(Image via: ncsu.edu)

Researchers at North Carolina State University have demonstrated a caterpillar-like soft robot that can move forward, backward, and dip under narrow spaces. Its movement is driven by a novel pattern of silver nanowires that use heat to control the way the robot bends — allowing users to steer the robot in either direction.

“A caterpillar’s movement is controlled by local curvature of its body — its body curves differently when it pulls itself forward than it does when it pushes itself backward,” said corresponding author Dr. Yong Zhu. “We’ve drawn inspiration from the caterpillar’s biomechanics to mimic that local curvature, and use nanowire heaters to control similar curvature and movement in the caterpillar-bot.
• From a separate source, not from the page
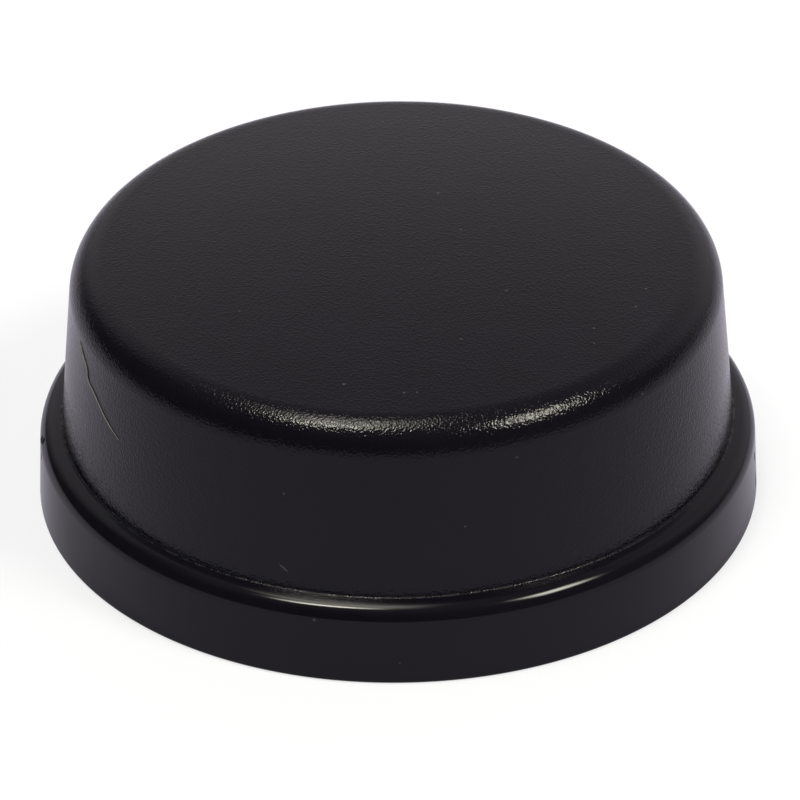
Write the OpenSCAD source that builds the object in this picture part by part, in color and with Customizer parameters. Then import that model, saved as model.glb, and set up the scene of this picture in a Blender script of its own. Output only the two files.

“Engineering soft robots that can move in two different directions is a significant challenge in soft robotics. The embedded nanowire heaters allow us to control the movement of the robot in two ways. We can control which sections of the robot bend by controlling the pattern of heating in the soft robot. And we can control the extent to which those sections bend by controlling the amount of heat being applied.”

The caterpillar-bot comprises two layers of polymer that respond differently when exposed to heat: The bottom layer shrinks, or contracts, when exposed to heat, while the top layer expands in the same circumstance. A pattern of silver nanowires is embedded in the expanding layer of polymer — the pattern includes multiple lead points where researchers can apply an electric current. The researchers can control which sections of the nanowire pattern heat up by applying an electric current to different lead points, and they can control the amount of heat by applying more or less current.

“We demonstrated that the caterpillar-bot is capable of pulling itself forward and pushing itself backward,” said first author Shuang Wu. “In general, the more current we applied, the faster it would move in either direction. However, we found that there was an optimal cycle, which gave the polymer time to cool — effectively allowing the ‘muscle’ to relax before contracting again. If we tried to cycle the caterpillar-bot too quickly, the body did not have time to ‘relax’ before contracting again, which impaired its movement.”

The team also demonstrated that the caterpillar-bot’s movement could be controlled to the point where users were able steer it under a very low gap — akin to slipping under a door. In essence, the researchers could control both forward and backward motion as well as how high the robot bent upwards at any point in that process.

“This approach to driving motion in a soft robot is highly energy efficient, and we’re interested in exploring ways that we could make this process even more efficient,” said Zhu. “Additional next steps include integrating this approach to soft robot locomotion with sensors or other technologies for use in various applications — such as search-and-rescue devices.”

Here is a Tech Briefs interview — edited for length and clarity — with Zhu.

Tech Briefs: What inspired your research?

Zhu: Soft robotics have received much interest recently. Most soft crawlers, however, can crawl only in one direction. In contrast, caterpillars can easily crawl in both directions. Therefore, we were interested in learning how caterpillars crawl and realizing bidirectional locomotions in soft robotic devices.

Tech Briefs: What were the biggest technical challenges you faced?

Zhu: Assembly of the nanowire heater and the thermally active materials (PDMS, liquid crystal elastomers) was a major challenge. We tried a few different sandwiching sequences and combinations until we found a functioning structure with strong adhesion and stable heating performance.

Tech Briefs: Can you explain, in very simple terms, how the technology works?

Zhu: Caterpillars realize bidirectional locomotions by adjusting the body curvature distribution. We fabricated a soft crawler, whose locomotion is enabled by joule heating of a patterned soft heater in a thermal bimorph actuator. With patterned and distributed heaters and programmable heating, different temperature and hence curvature distribution along the body of the robot are achieved, enabling bidirectional locomotion.

Tech Briefs: Do you have any set plans for additional next steps?

Zhu: We have some rough plans. For example, our lab has been working on soft sensors such as strain sensors. It would be straightforward to integrate the soft robots with the soft strain sensors to monitor the curvature along the body of the robot, which can provide feedback to optimize the locomotions.

Tech Briefs: Do you have any advice for engineers aiming to bring their ideas to fruition?

Zhu: We can all come up with many ideas. Focus on those useful ideas. When I say “useful,” I mean those that can solve real problems of societal importance. After that, work hard and don’t give up until you bring the ideas to fruition.